* Objective
Only the lines from the one containing "on the floor" through the one containing "for node in" are wanted. Give them again exactly, both ends included.

---

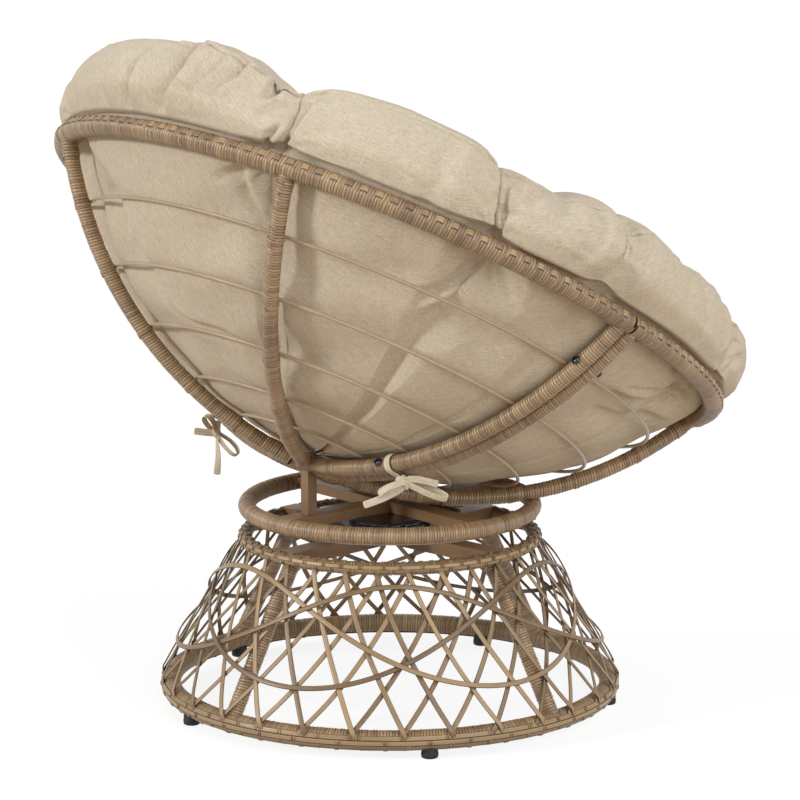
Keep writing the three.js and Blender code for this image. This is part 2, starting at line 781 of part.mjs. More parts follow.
function cushionOutline() {
  const outline = [];
  for (let i = 0; i <= shellRings; i++) {
    const polar = (shellShare * rimPolar * i) / shellRings;
    const height = sphereHeight - shellRadius * Math.cos(polar);
    const point = new THREE.Vector2(shellRadius * Math.sin(polar), height);
    outline.push({ point, pull: 0, onSeat: false });
  }
  const last = outline.at(-1).point;
  const route = new THREE.SplineCurve([last, ...lipShares.map(lipPoint), ...dishShares.map(dishPoint)]);
  route.getSpacedPoints(lipRings).slice(1).forEach((point, i) => {
    const share = (i + 1) / lipRings;
    const rise = THREE.MathUtils.smoothstep(share, ...pullRiseShares);
    const fall = 1 - THREE.MathUtils.smoothstep(share, ...pullFallShares);
    outline.push({ point, pull: rise * fall, onSeat: share > seatShare });
  });
  return outline;
}

// How far a crease draws the cushion in at an azimuth, from 0 between creases to 1 in the deepest
function crease(azimuth) {
  const turn = ((azimuth - lobeStart) / (2 * Math.PI)) * lobeCount;
  const nearest = Math.round(turn);
  const depth = creaseDepthShares[((nearest % lobeCount) + lobeCount) % lobeCount];
  return depth * (1 - Math.abs(Math.sin(Math.PI * turn)) ** creaseSharpShare);
}

function tufts() {
  const places = [new THREE.Vector2(0, 0)];
  const halfLobe = Math.PI / lobeCount;
  for (let i = 0; i < lobeCount; i++) {
    const azimuth = lobeStart + (2 * Math.PI * i) / lobeCount;
    const outer = compass(azimuth).multiplyScalar(outerTuftShare * rimRadius);
    places.push(new THREE.Vector2(outer.x, outer.y));
    if (i % 2 === 0) {
      const inner = compass(azimuth + halfLobe).multiplyScalar(innerTuftShare * rimRadius);
      places.push(new THREE.Vector2(inner.x, inner.y));
    }
  }
  return places;
}

function cushion() {
  const outline = cushionOutline();
  const core = new THREE.Vector2(rimRadius - lipReach, lipHeight / 2);
  const sewn = tufts();
  const columns = lobeCount * lobeColumns;
  const positions = [];
  const place = (point, azimuth, pull, onSeat) => {
    const drawn = point.clone().lerp(core, creaseShare * pull * crease(azimuth));
    const flat = compass(azimuth).multiplyScalar(drawn.x);
    let height = drawn.y;
    if (onSeat) {
      for (const tuft of sewn) {
        const away = Math.hypot(flat.x - tuft.x, flat.y - tuft.y) / tuftSpread;
        height -= tuftDepth * Math.exp(-away * away);
      }
    }
    positions.push(flat.x, flat.y, height);
  };
  place(outline[0].point, 0, 0, false);
  const rings = outline.slice(1, -1);
  for (const { point, pull, onSeat } of rings) {
    for (let i = 0; i < columns; i++) {
      place(point, lobeStart + (2 * Math.PI * i) / columns, pull, onSeat);
    }
  }
  place(outline.at(-1).point, 0, 0, true);
  const index = [];
  const last = positions.length / 3 - 1;
  const top = 1 + (rings.length - 1) * columns;
  for (let i = 0; i < columns; i++) {
    const next = (i + 1) % columns;
    index.push(0, 1 + next, 1 + i);
    for (let j = 0; j < rings.length - 1; j++) {
      const low = 1 + j * columns;
      const high = low + columns;
      index.push(low + i, low + next, high + next, low + i, high + next, high + i);
    }
    index.push(top + i, top + next, last);
  }
  return facingOut(positions, index);
}

// A tie: a flat tape round both seam tubes, with a bow that hangs outside them
function tapeRound() {
  const reach = (seamTubeRadius + seatGap) / Math.cos(Math.PI / tubeSides) + tieThickness / 2;
  const stations = [];
  for (const side of [1, -1]) {
    for (let i = 0; i <= tubeSides / 2; i++) {
      const angle = Math.PI * ((2 * i) / tubeSides - 1 / 2);
      const out = new THREE.Vector3(0, side * Math.cos(angle), side * Math.sin(angle));
      const point = out.clone().multiplyScalar(reach);
      point.y += side * seamOffset;
      stations.push({ point, across: new THREE.Vector3(1, 0, 0), out });
    }
  }
  return strip(stations, tieWidth, tieThickness, true);
}

// A bow's loop or tail, in the plane that faces out of the bowl, standing a tape's width off it
function bowTape(places, length, depth) {
  const points = places.map(([alongShare, acrossShare, outShare]) => {
    return new THREE.Vector3(alongShare * length, acrossShare * length, depth + outShare * length);
  });
  const curve = new THREE.CatmullRomCurve3(points, false, 'centripetal');
  const count = tapeSteps;
  const stations = [];
  for (let i = 0; i <= count; i++) {
    const along = curve.getTangent(i / count);
    const out = new THREE.Vector3(-along.y, along.x, 0).normalize();
    stations.push({ point: curve.getPoint(i / count), across: along.clone().cross(out).normalize(), out });
  }
  return strip(stations, tieWidth, tieThickness, false);
}

function tie(polar, lean) {
  const depth = seamTubeRadius + tieThickness + tieKnotDepth / 2;
  const knot = new THREE.SphereGeometry(tieKnotDepth / 2, 6, 4);
  knot.scale(tieKnotWidth / tieKnotDepth, tieKnotHeight / tieKnotDepth, 1).translate(0, 0, depth);
  const mirrored = tieLoopShares.map(([along, across, out]) => [-along, across, out]);
  const bow = join([
    knot,
    bowTape(tieLoopShares, tieLoopLength, depth),
    bowTape(mirrored, tieLoopLength, depth),
    bowTape(tieTailShares, tieTailLength, depth),
    bowTape(tieFallenTailShares, tieTailLength, depth),
  ]);
  bow.rotateZ(lean);
  return join([tapeRound(), bow]).applyMatrix4(placeOnSeam(polar));
}

// Assembly
const chair = new THREE.Group();
const base = new THREE.Group();
base.rotation.z = baseTurn;
const upper = new THREE.Group();
const bowl = new THREE.Group();
bowl.position.set(0, bowlBack, seat.rimHeight);
bowl.rotation.x = bowlTilt;
upper.add(bowl);
chair.add(base, upper);

piece('base_bottom_ring', bottomRing(0), darkWickerFinish(), base);
piece('base_top_ring', topRing(0), darkWickerFinish(), base);
for (let i = 0; i < legCount; i++) {
  piece(`leg_${i + 1}`, leg((2 * Math.PI * i) / legCount), wickerFinish(), base);
}
piece('lower_cross', lowerCross(), paintFinish(), base);
for (let i = 0; i < glideCount; i++) {
  piece(`foot_glide_${i + 1}`, glide((2 * Math.PI * i) / glideCount), rubberFinish(), base);
}
piece('skirt_inner_strands', skirtLayer(innerLean, -layerOffset), strandFinish(), base);
piece('skirt_outer_strands', skirtLayer(outerLean, layerOffset), strandFinish(), base);
for (let i = 0; i < waveCount; i++) {
  piece(`skirt_wave_${i + 1}`, waveHoop(i), strandFinish(), base);
}

const lowerPlate = piece('lower_swivel_plate', bearingHalf(), blackSteelFinish(), base);
lowerPlate.position.z = lowerArmTop + seatGap;
piece('swivel_pivot', pivotPin(), brightSteelFinish(), base);
const cage = piece('ball_cage', ballCage(), brightSteelFinish(), chair);
cage.position.z = ballHeight;
const upperPlate = piece('upper_swivel_plate', bearingHalf(), blackSteelFinish(), upper);
upperPlate.rotation.x = Math.PI;
upperPlate.position.z = upperArmUnderside - seatGap;

piece('upper_cross', upperCross(), paintFinish(), upper);
piece('swivel_ring', drilledSwivelRing(), wickerFinish(), upper);
piece('rear_post', rearPost(), paintFinish(), upper);
piece('seat_bolt_left', seatBolt(-1), blackSteelFinish(), upper);
piece('seat_bolt_right', seatBolt(1), blackSteelFinish(), upper);

const ribHoles = {
  front_right_rib: [seatBoltHole(1).applyMatrix4(bowlInverse)],
  front_left_rib: [seatBoltHole(-1).applyMatrix4(bowlInverse)],
};
for (const half of ['back', 'front']) {
  piece(`rim_${half}`, halfRim(half, 0), wickerFinish(), bowl);
  piece(`seam_tube_${half}`, boltedSeam(half), wickerFinish(), bowl);
  for (const side of ['right', 'left']) {
    const name = `${half}_${side}_rib`;
    piece(name, rib(name, half, ribHoles[name] ?? []), wickerFinish(), bowl);
  }
  rodPolarShares.forEach((share, level) => {
    piece(`rod_${half}_${level + 1}`, rod(level, half), rodFinish(), bowl);
  });
}
boltPolars.forEach((polar, i) => {
  piece(`seam_bolt_${i + 1}`, seamBolt(polar), blackSteelFinish(), bowl);
  piece(`seam_nut_${i + 1}`, seamNut(polar), blackSteelFinish(), bowl);
});
piece('cushion', cushion(), fabricFinish(), bowl);
piece('tie_right', tie(tieRightPolarShare * rimPolar, tieRightLean), tieFinish(), bowl);
piece('tie_left', tie(-tieLeftPolarShare * rimPolar, tieLeftLean), tieFinish(), bowl);

// The origin is the middle of the footprint's box, on the floor
chair.updateMatrixWorld(true);
const extent = new THREE.Box3().setFromObject(chair, true);
const middle = extent.getCenter(new THREE.Vector3());
base.position.set(-middle.x, -middle.y, 0);
cage.position.setX(-middle.x);
cage.position.setY(-middle.y);
upper.position.set(-middle.x, -middle.y, 0);
chair.updateMatrixWorld(true);

export default chair;
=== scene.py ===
"""Wicker, cloth and steel for a papasan chair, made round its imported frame.

Metres, +Z up. The chair faces -Y and the sitter's left is +X.
"""

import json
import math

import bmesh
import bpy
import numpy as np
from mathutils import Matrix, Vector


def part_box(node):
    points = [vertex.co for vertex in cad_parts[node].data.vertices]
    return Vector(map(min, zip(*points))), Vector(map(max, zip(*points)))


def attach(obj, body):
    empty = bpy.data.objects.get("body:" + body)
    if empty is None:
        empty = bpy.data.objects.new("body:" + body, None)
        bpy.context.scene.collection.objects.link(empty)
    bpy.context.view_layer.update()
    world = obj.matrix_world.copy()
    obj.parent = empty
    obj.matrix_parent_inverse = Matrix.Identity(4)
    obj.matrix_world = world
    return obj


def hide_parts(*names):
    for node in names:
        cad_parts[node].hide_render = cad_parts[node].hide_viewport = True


bl_info = {
    "name": "Papasan Chair",
    "version": (1, 0, 0),
    "blender": (4, 5, 0),
    "location": "3D View > Sidebar > Papasan",
    "description": "Winds, weaves and upholsters a papasan chair on its packed frame",
    "category": "Object",
}

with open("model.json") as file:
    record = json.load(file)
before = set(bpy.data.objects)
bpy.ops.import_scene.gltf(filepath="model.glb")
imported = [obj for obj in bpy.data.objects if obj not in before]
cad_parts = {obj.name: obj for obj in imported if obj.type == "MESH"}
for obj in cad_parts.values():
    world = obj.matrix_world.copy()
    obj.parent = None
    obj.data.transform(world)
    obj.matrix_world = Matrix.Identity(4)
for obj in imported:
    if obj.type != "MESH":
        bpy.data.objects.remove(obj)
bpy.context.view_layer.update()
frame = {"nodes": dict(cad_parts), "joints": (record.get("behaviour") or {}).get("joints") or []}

# Places that the frame gives
SWIVEL = Vector(next(j for j in frame["joints"] if j["name"] == "seat_swivel")["pos_m"])
RIM_HEIGHT = (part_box("rim_front")[0].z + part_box("rim_back")[1].z) / 2

# Shares of a lobed cushion's outline: out past the rim and up from its plane, then in and down to the middle
LIP_SHARES = [(-0.61, -0.018), (-0.44, 0.088), (-0.14, 0.126), (0.2, 0.132), (0.42, 0.18), (0.74, 0.29),
              (1.01, 0.44), (0.86, 0.68), (0.1, 0.91), (-1.25, 1)]
DISH_SHARES = [(0.83, 0.95), (0.73, 0.8), (0.64, 0.61), (0.52, 0.37), (0.38, 0.16), (0.2, 0.04), (0, 0)]

# Ways round the outline: up to where the cloth lies inside the bowl, and where it rests on the rim's tube
INSIDE_WAY = 0.072
REST_WAY = 0.095
REST_SPREAD = 0.028

# Clearances in metres: from the cloth to a rod and to the rim, how far inside the rods the case starts, and
# how far the cloth may bulge between two rods and beside the rim
ROD_CLEARANCE = 0.0004
RIM_CLEARANCE = 0.0016
CASE_INSET = 0.0012
ROD_BULGE = 0.0012
RIM_BULGE = 0.0032

# How far beside a rod its hold on the cloth fades, in metres, and how steeply the lip may fall past the rim
ROD_REACH = 0.014
LIP_FALL = 0.2
STUFFING_FRAMES = 20

# Creases of the cushion's edge: degrees from the back toward the sitter's right, and shares of the slit's
# and the valley's depth
CREASES = [(-2, 0, 0.15), (27.3, 1, 1), (60.2, 1, 0.9), (82.3, 0, 0.6), (119, 0.5, 0.5),
           (148, 0.9, 0.9), (178, 0.7, 0.8), (208, 0.95, 0.9), (238, 0.65, 0.7), (268, 0.85, 0.9),
           (298, 0.9, 0.8), (328, 0.8, 0.9)]

# How much bigger or smaller than the plain outline the edge is, round the cushion
SWELLS = [(-50, 0.1), (-38, 0.13), (-30, 0.16), (-15, 0.27), (-2, 0.34), (8, 0.31), (14, 0.16), (18, -0.04),
          (22, -0.09), (27, 0.02), (33, 0.02), (42, 0.08), (50, 0.02), (57, -0.01), (63, -0.05), (67, -0.1),
          (71, -0.1), (74, 0.08), (79, 0.28), (86, 0.28), (90, 0.2), (97, 0.05), (103, 0.01), (108, -0.04),
          (115, -0.08), (125, -0.2), (131, -0.1), (138, 0.08), (148, 0.02), (163, 0), (193, 0.03), (223, 0),
          (253, 0.02), (283, 0), (300, 0.06)]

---

* Solution for this task
// The origin is the middle of the footprint's box, on the floor
chair.updateMatrixWorld(true);
const extent = new THREE.Box3().setFromObject(chair, true);
const middle = extent.getCenter(new THREE.Vector3());
base.position.set(-middle.x, -middle.y, 0);
cage.position.setX(-middle.x);
cage.position.setY(-middle.y);
upper.position.set(-middle.x, -middle.y, 0);
chair.updateMatrixWorld(true);

export default chair;
=== scene.py ===
"""Wicker, cloth and steel for a papasan chair, made round its imported frame.

Metres, +Z up. The chair faces -Y and the sitter's left is +X.
"""

import json
import math

import bmesh
import bpy
import numpy as np
from mathutils import Matrix, Vector


def part_box(node):
    points = [vertex.co for vertex in cad_parts[node].data.vertices]
    return Vector(map(min, zip(*points))), Vector(map(max, zip(*points)))


def attach(obj, body):
    empty = bpy.data.objects.get("body:" + body)
    if empty is None:
        empty = bpy.data.objects.new("body:" + body, None)
        bpy.context.scene.collection.objects.link(empty)
    bpy.context.view_layer.update()
    world = obj.matrix_world.copy()
    obj.parent = empty
    obj.matrix_parent_inverse = Matrix.Identity(4)
    obj.matrix_world = world
    return obj


def hide_parts(*names):
    for node in names:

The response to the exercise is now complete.